Так и попытки православной общественности около 1905 года через Предсоборное совещание выйти к Поместному Собору и выборам Патриарха были остановлены тормозящей резолюцией царя. Русская Православная Церковь достаивала уже отмеренный оставшийся исторический срок в неизменности. — И справедливый упрёк Бердяева, обращённый к интеллигенции, демократам и социалистам, — «Вы ненавидели церковь и травили её. Вы думали, что народ может существовать без духовных основ, без святынь, достаточно материальных интересов и просвещения»[50], — другим тяжёлым концом ложится на дремавшие правительственные верхи. Православная церковь встретила революцию 1917 неготовой и в полной растерянности. Лишь через несколько лет, под свирепыми преследованиями большевиков поднялись и народные бунты в защиту храмов (1918), и с решимостью античных первохристиан потекли в ГУЛАГ и на смерть десятки тысяч священнослужителей. (Но большевицкий расчёт был безошибочен: ведь уничтоженные — материально вычитались из живого сопротивления.)
В Первой Мировой войне как-то сказалась — накопленная, неизбытая народная усталость от всех прежних, прежних, прежних русских войн, от которых народ всегда оставался невознаграждён, — и к той усталости добавилось такое же накопленное в поколениях и поколениях недоверие к правящему классу.

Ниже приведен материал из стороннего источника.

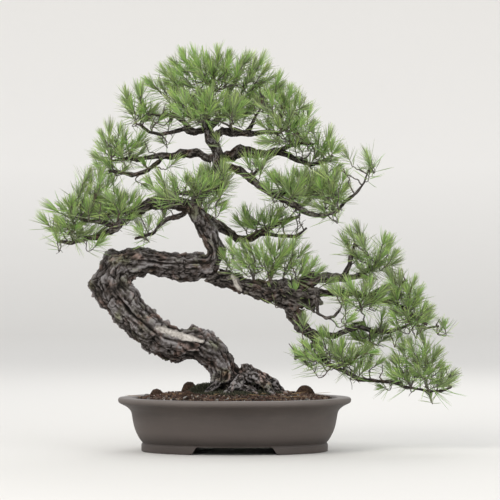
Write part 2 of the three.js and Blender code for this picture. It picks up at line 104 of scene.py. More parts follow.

И всё это — отозвалось в солдатах двухтысячевёрстного фронта, когда дошли вести о перевороте в Петрограде, скоропостижном, податливом отречении царя, вскоре и заманчивых лозунгах большевиков.
С 1917 года — мы стали ещё заново и крупно платить за все ошибки нашей предыдущей истории.
Всю предысторию Февраля, саму Февральскую революцию и неумолимые последствия её — я уже изложил предостаточно в «Красном Колесе» и здесь полностью миную. Большевицкий переворот — был логическое и неуклонное завершение легкодумного Февраля.
Завершение и в том, что до 1917, уже несколько веков, казалось естественно принятым, что Россия — это государство русское. Даже при разнонациональности имперского аппарата (значительной прослойки немецкой и немецко-балтийской, да и других) — без оговорок понималось и принималось, что государство держится и ведётся русским племенем. Но уже от Февраля это понимание стало расплываться, а под раскалённым ленинским катком — русский народ уже и навеки потерял основания считать Российское государство своим — но Чудищем на службе III Интернационала. Ленин и его окружение неоднократно заявляли и осуществляли: развивать и укреплять государство за счёт подавления великоросского этноса и использования ресурсов срединно-российских для укрепления и развития окраинных национальных республик. А в области идеологии и культуры это сказалось ещё разительней: в 20-е годы произошёл прямой разгром русской культуры и русской гуманитарной науки. С тех пор-то и разделились судьбы: нового государства — и русского народа.